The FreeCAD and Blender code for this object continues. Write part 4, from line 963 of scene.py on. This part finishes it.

...

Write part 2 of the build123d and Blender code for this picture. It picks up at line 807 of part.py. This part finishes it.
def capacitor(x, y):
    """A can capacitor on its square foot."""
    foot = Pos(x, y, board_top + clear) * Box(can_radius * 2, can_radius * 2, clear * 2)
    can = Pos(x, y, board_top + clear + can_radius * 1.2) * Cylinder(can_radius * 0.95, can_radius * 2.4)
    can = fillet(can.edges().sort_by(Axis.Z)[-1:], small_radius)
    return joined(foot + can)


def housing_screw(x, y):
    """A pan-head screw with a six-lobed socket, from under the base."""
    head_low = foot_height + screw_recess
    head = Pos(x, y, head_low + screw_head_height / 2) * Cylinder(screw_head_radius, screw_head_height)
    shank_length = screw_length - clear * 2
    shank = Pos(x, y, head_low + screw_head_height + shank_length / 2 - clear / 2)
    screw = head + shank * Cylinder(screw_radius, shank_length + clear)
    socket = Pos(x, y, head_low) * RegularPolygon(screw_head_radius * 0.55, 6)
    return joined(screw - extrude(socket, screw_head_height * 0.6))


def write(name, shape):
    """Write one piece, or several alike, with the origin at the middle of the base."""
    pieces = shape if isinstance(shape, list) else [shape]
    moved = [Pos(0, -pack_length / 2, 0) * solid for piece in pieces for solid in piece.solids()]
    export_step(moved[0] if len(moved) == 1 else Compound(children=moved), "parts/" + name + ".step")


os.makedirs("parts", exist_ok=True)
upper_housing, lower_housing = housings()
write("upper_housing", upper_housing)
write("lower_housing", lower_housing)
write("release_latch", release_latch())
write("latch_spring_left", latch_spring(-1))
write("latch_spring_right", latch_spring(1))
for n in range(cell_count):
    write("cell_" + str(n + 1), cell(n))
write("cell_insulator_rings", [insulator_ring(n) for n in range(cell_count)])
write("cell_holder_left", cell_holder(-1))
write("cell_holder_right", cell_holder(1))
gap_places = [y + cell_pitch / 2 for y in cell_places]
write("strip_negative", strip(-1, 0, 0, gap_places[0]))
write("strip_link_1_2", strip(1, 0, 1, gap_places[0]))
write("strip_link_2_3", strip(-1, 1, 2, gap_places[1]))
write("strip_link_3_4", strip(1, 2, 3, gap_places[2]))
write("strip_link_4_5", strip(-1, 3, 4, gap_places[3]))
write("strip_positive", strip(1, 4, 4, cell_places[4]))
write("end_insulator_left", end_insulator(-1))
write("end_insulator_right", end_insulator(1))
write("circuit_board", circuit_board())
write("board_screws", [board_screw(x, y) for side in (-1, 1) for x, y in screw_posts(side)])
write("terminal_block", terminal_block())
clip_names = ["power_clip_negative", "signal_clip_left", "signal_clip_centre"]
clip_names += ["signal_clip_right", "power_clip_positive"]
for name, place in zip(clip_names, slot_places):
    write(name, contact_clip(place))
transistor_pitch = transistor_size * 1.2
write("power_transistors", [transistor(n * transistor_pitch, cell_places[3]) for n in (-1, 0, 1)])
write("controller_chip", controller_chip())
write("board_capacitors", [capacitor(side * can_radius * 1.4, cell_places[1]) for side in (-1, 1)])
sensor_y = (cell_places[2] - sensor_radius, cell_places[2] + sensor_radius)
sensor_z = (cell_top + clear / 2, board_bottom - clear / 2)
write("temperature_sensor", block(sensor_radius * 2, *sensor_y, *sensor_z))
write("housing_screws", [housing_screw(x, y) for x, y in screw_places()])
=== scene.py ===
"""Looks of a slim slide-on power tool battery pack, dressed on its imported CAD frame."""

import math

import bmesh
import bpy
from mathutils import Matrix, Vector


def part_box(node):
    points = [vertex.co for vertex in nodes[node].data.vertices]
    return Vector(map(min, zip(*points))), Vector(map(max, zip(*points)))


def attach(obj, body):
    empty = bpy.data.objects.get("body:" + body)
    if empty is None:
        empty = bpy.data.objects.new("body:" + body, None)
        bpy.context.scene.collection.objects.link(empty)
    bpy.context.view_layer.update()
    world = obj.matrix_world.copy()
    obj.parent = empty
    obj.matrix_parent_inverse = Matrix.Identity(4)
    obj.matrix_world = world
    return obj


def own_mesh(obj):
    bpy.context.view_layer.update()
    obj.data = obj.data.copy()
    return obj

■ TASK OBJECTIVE
Emit only the lines from the one containing "zip(*points))), Vector(map(max, zip(*points)))" through the one containing "obj.matrix_world = world", copied exactly.

■ EXPECTED ANSWER
    return Vector(map(min, zip(*points))), Vector(map(max, zip(*points)))


def attach(obj, body):
    empty = bpy.data.objects.get("body:" + body)
    if empty is None:
        empty = bpy.data.objects.new("body:" + body, None)
        bpy.context.scene.collection.objects.link(empty)
    bpy.context.view_layer.update()
    world = obj.matrix_world.copy()
    obj.parent = empty
    obj.matrix_parent_inverse = Matrix.Identity(4)
    obj.matrix_world = world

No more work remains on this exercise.